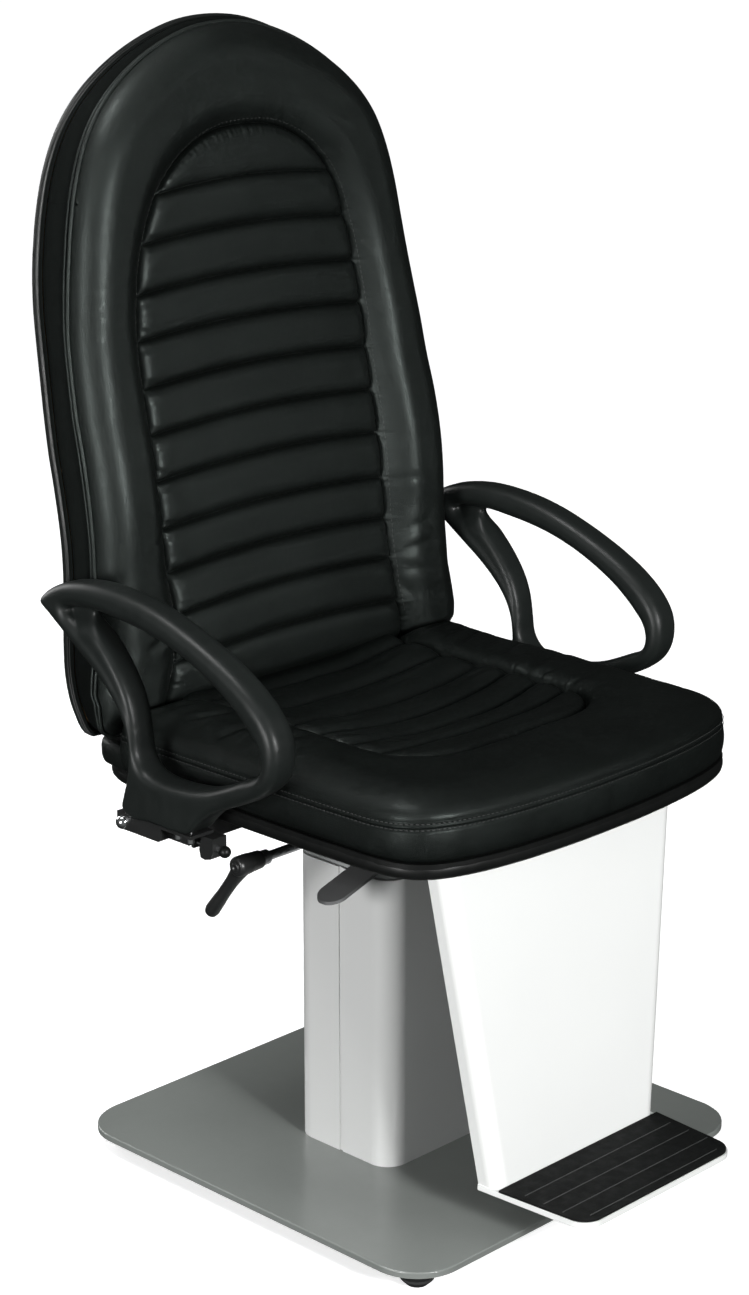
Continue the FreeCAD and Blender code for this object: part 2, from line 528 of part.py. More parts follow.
...
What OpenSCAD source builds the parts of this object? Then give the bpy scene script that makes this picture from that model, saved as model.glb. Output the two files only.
* * *
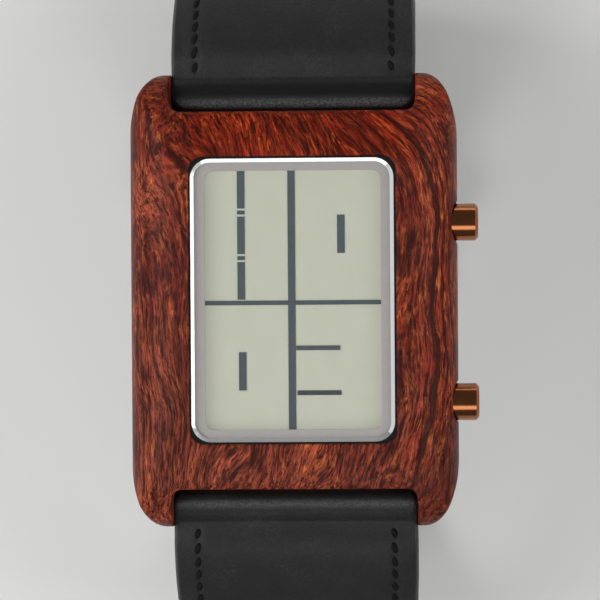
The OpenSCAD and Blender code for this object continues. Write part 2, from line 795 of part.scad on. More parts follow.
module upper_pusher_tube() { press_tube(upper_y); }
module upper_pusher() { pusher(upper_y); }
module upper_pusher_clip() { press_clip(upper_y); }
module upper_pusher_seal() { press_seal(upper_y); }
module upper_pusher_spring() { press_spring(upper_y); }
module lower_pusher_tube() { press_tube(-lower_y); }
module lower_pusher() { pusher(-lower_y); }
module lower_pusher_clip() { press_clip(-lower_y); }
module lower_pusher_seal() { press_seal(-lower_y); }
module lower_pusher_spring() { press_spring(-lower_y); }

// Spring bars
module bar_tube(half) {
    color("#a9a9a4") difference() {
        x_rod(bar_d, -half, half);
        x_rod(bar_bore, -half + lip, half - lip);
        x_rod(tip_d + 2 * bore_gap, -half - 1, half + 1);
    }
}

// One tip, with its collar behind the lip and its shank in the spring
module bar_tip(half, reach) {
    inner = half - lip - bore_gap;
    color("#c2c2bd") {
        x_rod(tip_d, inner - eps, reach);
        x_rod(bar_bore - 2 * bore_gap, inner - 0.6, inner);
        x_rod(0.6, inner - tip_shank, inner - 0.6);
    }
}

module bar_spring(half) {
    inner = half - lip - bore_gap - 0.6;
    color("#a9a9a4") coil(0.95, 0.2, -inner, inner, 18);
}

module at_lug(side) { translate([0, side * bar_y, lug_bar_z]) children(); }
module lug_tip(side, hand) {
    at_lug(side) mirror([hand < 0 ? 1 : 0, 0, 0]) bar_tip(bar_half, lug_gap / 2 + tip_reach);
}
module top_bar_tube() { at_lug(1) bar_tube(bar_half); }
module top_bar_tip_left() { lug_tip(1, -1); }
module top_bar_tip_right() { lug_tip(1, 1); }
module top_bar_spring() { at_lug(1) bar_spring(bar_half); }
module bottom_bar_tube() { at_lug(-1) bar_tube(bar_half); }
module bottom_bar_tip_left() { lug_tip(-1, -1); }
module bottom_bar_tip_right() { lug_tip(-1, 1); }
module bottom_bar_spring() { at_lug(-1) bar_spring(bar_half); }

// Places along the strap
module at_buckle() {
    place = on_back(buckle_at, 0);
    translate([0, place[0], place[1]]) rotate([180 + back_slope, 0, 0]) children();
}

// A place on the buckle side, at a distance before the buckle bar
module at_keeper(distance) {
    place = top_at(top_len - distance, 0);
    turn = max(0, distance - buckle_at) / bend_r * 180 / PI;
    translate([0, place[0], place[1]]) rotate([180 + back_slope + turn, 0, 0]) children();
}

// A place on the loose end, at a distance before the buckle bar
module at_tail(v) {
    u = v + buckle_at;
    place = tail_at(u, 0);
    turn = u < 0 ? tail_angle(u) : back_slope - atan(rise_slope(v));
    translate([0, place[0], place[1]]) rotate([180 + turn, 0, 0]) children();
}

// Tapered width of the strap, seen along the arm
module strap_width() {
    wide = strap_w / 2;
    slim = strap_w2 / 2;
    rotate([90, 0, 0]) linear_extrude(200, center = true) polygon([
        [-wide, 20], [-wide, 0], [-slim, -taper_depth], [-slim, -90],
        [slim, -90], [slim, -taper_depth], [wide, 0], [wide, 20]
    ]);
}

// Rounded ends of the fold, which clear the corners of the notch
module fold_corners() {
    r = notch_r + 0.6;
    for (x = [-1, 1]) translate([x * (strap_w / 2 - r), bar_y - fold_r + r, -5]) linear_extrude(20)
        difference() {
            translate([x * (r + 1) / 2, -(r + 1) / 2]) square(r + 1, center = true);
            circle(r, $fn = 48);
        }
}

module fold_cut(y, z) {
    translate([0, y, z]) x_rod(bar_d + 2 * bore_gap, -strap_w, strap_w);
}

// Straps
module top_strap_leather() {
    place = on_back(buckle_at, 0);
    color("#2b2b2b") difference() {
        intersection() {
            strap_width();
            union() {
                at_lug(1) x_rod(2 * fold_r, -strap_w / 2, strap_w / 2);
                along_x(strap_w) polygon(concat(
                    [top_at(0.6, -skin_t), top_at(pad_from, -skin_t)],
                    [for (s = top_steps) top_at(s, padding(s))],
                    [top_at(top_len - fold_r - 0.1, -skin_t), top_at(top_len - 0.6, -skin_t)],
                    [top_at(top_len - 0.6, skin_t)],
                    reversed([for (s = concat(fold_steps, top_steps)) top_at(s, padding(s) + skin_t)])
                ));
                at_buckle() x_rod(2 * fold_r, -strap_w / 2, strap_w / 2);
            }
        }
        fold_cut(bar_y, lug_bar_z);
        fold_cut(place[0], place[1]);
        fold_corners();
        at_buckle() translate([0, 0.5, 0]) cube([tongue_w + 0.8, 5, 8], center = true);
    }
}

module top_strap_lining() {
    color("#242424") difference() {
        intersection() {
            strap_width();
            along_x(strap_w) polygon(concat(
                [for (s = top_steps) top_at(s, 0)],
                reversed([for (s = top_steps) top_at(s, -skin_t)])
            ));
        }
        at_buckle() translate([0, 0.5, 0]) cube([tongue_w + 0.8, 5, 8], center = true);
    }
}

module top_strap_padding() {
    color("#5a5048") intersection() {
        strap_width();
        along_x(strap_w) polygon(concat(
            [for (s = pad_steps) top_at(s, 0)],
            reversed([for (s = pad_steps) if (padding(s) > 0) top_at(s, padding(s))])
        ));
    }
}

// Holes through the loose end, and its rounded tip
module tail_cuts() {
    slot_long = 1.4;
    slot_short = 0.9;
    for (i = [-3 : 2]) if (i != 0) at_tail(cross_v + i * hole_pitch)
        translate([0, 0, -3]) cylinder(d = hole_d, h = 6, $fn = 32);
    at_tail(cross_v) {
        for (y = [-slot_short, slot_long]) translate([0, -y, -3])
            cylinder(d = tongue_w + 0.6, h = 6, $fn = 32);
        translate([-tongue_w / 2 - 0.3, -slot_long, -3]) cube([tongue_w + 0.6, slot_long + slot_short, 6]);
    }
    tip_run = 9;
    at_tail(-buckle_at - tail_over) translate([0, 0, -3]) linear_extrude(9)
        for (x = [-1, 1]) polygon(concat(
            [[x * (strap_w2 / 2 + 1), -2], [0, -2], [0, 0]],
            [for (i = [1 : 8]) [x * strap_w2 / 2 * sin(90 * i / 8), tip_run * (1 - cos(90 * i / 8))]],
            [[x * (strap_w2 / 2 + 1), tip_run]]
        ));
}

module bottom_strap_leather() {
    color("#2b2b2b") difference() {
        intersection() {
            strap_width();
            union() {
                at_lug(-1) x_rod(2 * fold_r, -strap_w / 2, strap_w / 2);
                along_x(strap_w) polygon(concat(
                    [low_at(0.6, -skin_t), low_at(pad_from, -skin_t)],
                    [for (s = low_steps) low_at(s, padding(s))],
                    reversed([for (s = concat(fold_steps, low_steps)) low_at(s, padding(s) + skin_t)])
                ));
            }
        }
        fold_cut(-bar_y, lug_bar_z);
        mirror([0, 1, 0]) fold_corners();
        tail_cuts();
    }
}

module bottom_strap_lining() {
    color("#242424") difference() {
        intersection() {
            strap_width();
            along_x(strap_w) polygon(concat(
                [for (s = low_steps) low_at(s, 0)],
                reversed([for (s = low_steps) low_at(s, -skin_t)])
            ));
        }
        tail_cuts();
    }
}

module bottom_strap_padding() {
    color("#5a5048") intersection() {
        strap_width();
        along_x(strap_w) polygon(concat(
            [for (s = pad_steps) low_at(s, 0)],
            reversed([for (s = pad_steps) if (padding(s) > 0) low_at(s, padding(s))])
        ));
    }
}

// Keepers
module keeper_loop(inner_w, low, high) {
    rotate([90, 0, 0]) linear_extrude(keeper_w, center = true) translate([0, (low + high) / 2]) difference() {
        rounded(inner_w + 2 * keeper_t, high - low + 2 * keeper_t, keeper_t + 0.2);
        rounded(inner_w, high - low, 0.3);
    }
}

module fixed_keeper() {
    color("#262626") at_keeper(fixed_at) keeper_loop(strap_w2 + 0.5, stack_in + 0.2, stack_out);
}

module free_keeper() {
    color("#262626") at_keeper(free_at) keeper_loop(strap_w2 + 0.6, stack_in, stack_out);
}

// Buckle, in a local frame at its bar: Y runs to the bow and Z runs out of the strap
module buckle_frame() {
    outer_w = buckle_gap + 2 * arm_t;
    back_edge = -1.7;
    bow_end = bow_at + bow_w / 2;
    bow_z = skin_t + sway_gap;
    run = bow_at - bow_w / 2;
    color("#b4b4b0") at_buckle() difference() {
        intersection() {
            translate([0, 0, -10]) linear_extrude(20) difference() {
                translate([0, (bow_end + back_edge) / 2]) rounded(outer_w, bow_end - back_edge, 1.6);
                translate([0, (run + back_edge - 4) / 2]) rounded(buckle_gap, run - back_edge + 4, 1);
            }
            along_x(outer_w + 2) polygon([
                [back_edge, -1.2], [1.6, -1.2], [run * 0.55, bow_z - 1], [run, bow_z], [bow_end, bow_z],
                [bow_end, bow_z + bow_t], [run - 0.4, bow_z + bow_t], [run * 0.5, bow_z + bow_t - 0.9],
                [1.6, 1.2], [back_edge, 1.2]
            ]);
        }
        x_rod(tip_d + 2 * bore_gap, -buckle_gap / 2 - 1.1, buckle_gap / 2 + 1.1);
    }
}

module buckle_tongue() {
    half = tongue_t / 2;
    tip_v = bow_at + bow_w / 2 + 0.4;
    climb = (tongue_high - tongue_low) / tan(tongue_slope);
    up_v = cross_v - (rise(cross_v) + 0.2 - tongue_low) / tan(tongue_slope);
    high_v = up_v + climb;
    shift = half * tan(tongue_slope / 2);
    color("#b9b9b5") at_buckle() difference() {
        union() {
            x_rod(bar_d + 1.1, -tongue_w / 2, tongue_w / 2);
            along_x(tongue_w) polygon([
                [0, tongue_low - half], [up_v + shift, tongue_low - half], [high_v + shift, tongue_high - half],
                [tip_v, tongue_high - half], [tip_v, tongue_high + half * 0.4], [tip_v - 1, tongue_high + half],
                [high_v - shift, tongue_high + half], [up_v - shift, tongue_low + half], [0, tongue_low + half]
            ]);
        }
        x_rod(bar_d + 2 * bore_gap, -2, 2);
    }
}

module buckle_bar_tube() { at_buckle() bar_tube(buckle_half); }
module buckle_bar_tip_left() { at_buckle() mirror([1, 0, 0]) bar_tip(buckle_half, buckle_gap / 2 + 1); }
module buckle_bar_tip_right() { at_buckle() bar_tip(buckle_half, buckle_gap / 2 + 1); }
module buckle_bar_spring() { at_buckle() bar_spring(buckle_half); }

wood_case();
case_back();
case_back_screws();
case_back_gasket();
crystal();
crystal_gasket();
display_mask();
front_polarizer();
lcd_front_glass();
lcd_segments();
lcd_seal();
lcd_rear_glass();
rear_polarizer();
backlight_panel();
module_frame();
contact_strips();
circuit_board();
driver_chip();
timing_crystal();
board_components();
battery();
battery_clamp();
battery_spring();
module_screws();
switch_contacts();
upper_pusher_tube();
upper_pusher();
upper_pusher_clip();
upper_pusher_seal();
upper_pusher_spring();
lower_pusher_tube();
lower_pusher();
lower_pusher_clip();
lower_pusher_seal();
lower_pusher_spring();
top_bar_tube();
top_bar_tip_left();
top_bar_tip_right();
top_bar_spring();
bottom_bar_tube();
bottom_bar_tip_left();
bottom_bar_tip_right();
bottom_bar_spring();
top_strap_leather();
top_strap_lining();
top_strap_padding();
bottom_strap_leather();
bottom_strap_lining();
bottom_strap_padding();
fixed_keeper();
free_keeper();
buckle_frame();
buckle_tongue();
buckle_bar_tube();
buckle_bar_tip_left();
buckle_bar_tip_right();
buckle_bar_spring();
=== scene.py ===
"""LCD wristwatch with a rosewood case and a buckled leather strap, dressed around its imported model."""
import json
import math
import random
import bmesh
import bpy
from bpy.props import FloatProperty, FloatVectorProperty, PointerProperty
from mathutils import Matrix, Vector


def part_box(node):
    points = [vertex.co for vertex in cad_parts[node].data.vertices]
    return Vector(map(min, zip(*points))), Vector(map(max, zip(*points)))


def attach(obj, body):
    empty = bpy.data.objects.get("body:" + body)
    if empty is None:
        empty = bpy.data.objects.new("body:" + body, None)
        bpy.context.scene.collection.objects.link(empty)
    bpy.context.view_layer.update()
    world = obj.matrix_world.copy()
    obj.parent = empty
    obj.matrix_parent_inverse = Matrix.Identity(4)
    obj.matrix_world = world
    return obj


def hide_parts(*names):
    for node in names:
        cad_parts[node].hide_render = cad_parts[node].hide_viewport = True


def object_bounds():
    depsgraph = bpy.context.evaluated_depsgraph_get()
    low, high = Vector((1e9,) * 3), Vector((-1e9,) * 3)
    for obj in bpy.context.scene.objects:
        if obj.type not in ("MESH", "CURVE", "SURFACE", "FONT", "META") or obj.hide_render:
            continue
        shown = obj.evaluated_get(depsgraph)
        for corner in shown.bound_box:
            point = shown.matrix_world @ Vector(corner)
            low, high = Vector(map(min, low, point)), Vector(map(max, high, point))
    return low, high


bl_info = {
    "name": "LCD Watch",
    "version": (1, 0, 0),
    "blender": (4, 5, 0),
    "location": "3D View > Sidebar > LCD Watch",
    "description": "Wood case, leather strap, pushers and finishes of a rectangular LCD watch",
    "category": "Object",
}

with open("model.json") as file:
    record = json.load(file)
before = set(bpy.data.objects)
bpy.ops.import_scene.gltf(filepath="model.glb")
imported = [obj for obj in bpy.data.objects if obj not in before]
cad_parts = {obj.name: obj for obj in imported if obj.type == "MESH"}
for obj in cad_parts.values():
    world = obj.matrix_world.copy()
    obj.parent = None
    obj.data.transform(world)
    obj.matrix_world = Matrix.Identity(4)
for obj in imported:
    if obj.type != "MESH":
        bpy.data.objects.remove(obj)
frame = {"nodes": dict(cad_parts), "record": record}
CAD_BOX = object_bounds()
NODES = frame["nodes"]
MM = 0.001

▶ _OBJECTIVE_
Take the listing above and repeat exactly the lines from the one containing "wood_case();" through the one containing "bpy.context.scene.collection.objects.link(empty)", both included.

▶ _WORKED SOLUTION_
wood_case();
case_back();
case_back_screws();
case_back_gasket();
crystal();
crystal_gasket();
display_mask();
front_polarizer();
lcd_front_glass();
lcd_segments();
lcd_seal();
lcd_rear_glass();
rear_polarizer();
backlight_panel();
module_frame();
contact_strips();
circuit_board();
driver_chip();
timing_crystal();
board_components();
battery();
battery_clamp();
battery_spring();
module_screws();
switch_contacts();
upper_pusher_tube();
upper_pusher();
upper_pusher_clip();
upper_pusher_seal();
upper_pusher_spring();
lower_pusher_tube();
lower_pusher();
lower_pusher_clip();
lower_pusher_seal();
lower_pusher_spring();
top_bar_tube();
top_bar_tip_left();
top_bar_tip_right();
top_bar_spring();
bottom_bar_tube();
bottom_bar_tip_left();
bottom_bar_tip_right();
bottom_bar_spring();
top_strap_leather();
top_strap_lining();
top_strap_padding();
bottom_strap_leather();
bottom_strap_lining();
bottom_strap_padding();
fixed_keeper();
free_keeper();
buckle_frame();
buckle_tongue();
buckle_bar_tube();
buckle_bar_tip_left();
buckle_bar_tip_right();
buckle_bar_spring();
=== scene.py ===
"""LCD wristwatch with a rosewood case and a buckled leather strap, dressed around its imported model."""
import json
import math
import random
import bmesh
import bpy
from bpy.props import FloatProperty, FloatVectorProperty, PointerProperty
from mathutils import Matrix, Vector


def part_box(node):
    points = [vertex.co for vertex in cad_parts[node].data.vertices]
    return Vector(map(min, zip(*points))), Vector(map(max, zip(*points)))


def attach(obj, body):
    empty = bpy.data.objects.get("body:" + body)
    if empty is None:
        empty = bpy.data.objects.new("body:" + body, None)
        bpy.context.scene.collection.objects.link(empty)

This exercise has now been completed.